Rocks In The Attic #103: The Clint Boon Experience – ‘The Compact Guide To Pop Music & Space Travel’ (1999)

Rocks In The Attic #103: The Clint Boon Experience - ‘The Compact Guide To Pop Music & Space Travel’ (1999)Ex-Inspiral Carpet and local boy done good Clint Boon started this band as I was playing in a band in Oldham at the same time. They even used to use the same rehearsal rooms as we did (but then again so did Thin Lizzy, but that’s a story for another day). Being the only venue in Oldham dedicated to Indie and Britpop, the band also used to come into 38 Bar / The Castle on weekends, where I would DJ. One such evening got me Clint’s autograph on this record.

I think I only bought this album on the strength of White No Sugar, which really is a decent tune (although the mix on the re-release version of the single is far superior to the mix on this album). The rest of the album isn’t that great – it’s exactly as you would imagine an organ-based Britpop album to sound like.

The most grating thing about this album is the opening track – an eight minute poem about Oldham recited by Boon’s American wife against a jazz inflected background. Sheer indulgence and a track that immediately turns you off the album as soon as you’ve turned it on.
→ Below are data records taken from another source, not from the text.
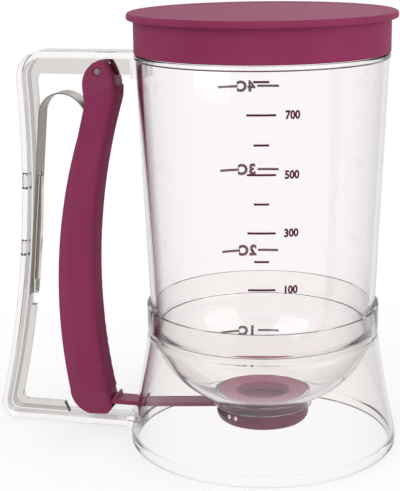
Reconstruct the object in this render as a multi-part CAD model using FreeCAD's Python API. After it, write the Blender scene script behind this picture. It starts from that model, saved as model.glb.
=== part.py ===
import FreeCAD
import Part
import math
import os

V = FreeCAD.Vector

# Frame: millimetres, origin at the centre of the foot ring on the table, +Z up the cup's axis,
# the handle towards -X, and the X-Z plane as the mirror plane of cup, handle and trigger.

# Heights of the main levels
overall_height = 195.0
seat_height = 54.0
shoulder_height = 177.0

# Stand: the flared clear skirt that the cup drops into
foot_radius = 60.8
foot_band_height = 4.2
foot_ring_width = 3.0
foot_chamfer = 0.8
waist_radius = 52.0
flare_mid_share = 0.375
flare_mid_drop = 22.0
stand_wall = 2.0
sleeve_radius = 52.3
sleeve_length = 11.0
ledge_thickness = 2.6
ledge_chamfer = 1.4
sleeve_gap = 0.3

# Cup: tapered wall, dished bowl, outlet collar, bead and neck for the lid
cup_radius_low = 50.2
cup_radius_high = 55.2
cup_wall = 2.2
bowl_radius = 48.6
bowl_bottom = 16.8
bowl_wall = 2.0
bowl_rim_rise = 3.5
bead_height = 1.6
bead_proud = 0.5
neck_radius = 54.1
neck_wall = 1.6
neck_inside_length = 24.0
rim_round = 0.7
collar_wall = 1.9
collar_bottom = 17.2
collar_blend = 2.0

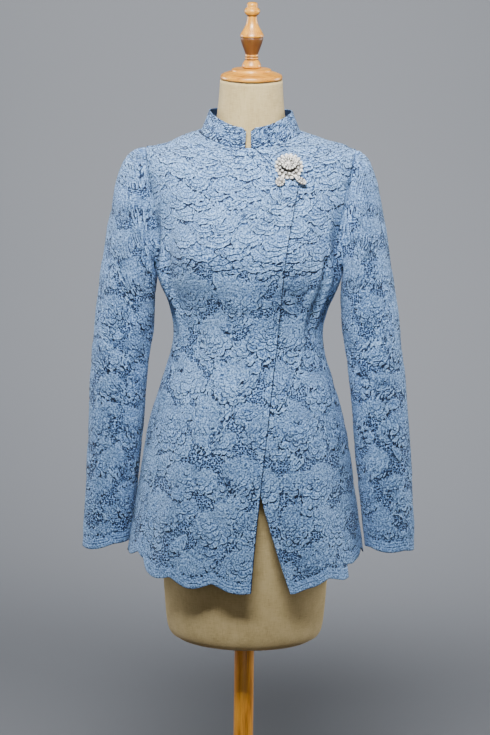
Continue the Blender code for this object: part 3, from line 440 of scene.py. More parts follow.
def placed(table, steps=24):
    """The table's edge as evenly spaced places on the figure."""
    rows = np.linspace(table[0].row, table[-1].row, steps + 1)
    across, height = column(table, "row", "across", rows), column(table, "row", "height", rows)
    return Edge(rows, *place_on_front(across, height))


def side_edge(row, armhole, side):
    """The side seam below the underarm and the armhole above it; side is 1 on the left."""
    station = column(SIDE_ROWS, "row", "station", row)
    lean = SIDE_LEAN * (1 - smooth(HEM_STATION, SIDE_LEAN_TOP, station))
    seam = column(SIDE_SEAM, "station", "angle", station) + side * lean
    cut = column(armhole, "station", "angle", station)
    hole = 90 - cut if armhole is ARMHOLE_FRONT else 90 + cut
    return np.where(station <= armhole[0].station, seam, hole), station


def front_edge(parts, neck_end):
    """A front's free edge as a function of the row: along the parts, then round the neckline."""
    edges = [placed(part) for part in parts]

    def edge(row):
        last = edges[-1]
        share = (row - last.rows[-1]) / (1 - last.rows[-1])
        angle = mix(last.angles[-1], neck_end, share)
        station = mix(last.stations[-1], NECK_STATION, np.clip(share * 4, 0.0, 1.0))
        for part in reversed(edges):
            on_part = row <= part.rows[-1]
            angle = np.where(on_part, curve_through(part.rows, part.angles, row), angle)
            station = np.where(on_part, curve_through(part.rows, part.stations, row), station)
        return angle, station

    return edge


def scallop(turns):
    """Broad round scallops with soft notches: 0 in a notch and 1 at the lowest of a scallop."""
    return np.abs(np.sin(np.pi * turns)) ** 1.2


def hem_height(hem, angle, vent_angle):
    """Height of the hem at an angle, rounded up at the side vent if the piece has one there."""
    lobe = scallop((angle - hem.start) / SCALLOP_PITCH) - 0.5
    level = column(hem.line, "angle", "height", angle) - SCALLOP_DEPTH * lobe
    if vent_angle is not None:
        curve = VENT_CURVE_LEFT if vent_angle > 0 else VENT_CURVE_RIGHT
        level = level + curve * (1 - smooth(0.0, VENT_WIDTH, np.abs(angle - vent_angle))) ** 2
    return level


def between(low_edge, high_edge):
    """A patch ruled from one edge to the other, row by row."""

    def patch(u, v):
        (low_angle, low_station), (high_angle, high_station) = low_edge(v), high_edge(v)
        return mix(low_angle, high_angle, u), mix(low_station, high_station, u)

    return patch


def vent_angle(side):
    return float(side_edge(0.0, ARMHOLE_FRONT, side)[0])


def vent_lift(angle, station, at):
    """A front's side edge stands a little out over the back below the top of the vent."""
    near = 1 - smooth(2.0, 12.0, np.abs(angle - at))
    return VENT_SPREAD * near * (1 - smooth(HEM_STATION, VENT_TOP, station))


def right_front_lift(angle, station):
    """The wrap rises by one layer where the left front lies under it."""
    over = (WALL + LAYER_GAP) * smooth(WRAP_LIFT_START, WRAP_LIFT_FULL, angle)
    return over + vent_lift(angle, station, -vent_angle(-1))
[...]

I remember DJing once, and in the bar that night was Richard Stubbs – bass player in The Clint Boon Experience, and a bit of a prick thinking he was the local rock star (although I later found out that only Clint was signed to a record contract – the rest of the band was simply hired help). Stubbsy’s girlfriend walked over to my booth and asked me: “Can you play a song for Stubbsy. It’s his birthday. You know, Stubbsy – from The Clint Boon Experience.” “Who?” I replied, “Ken Boon? Never heard of him.”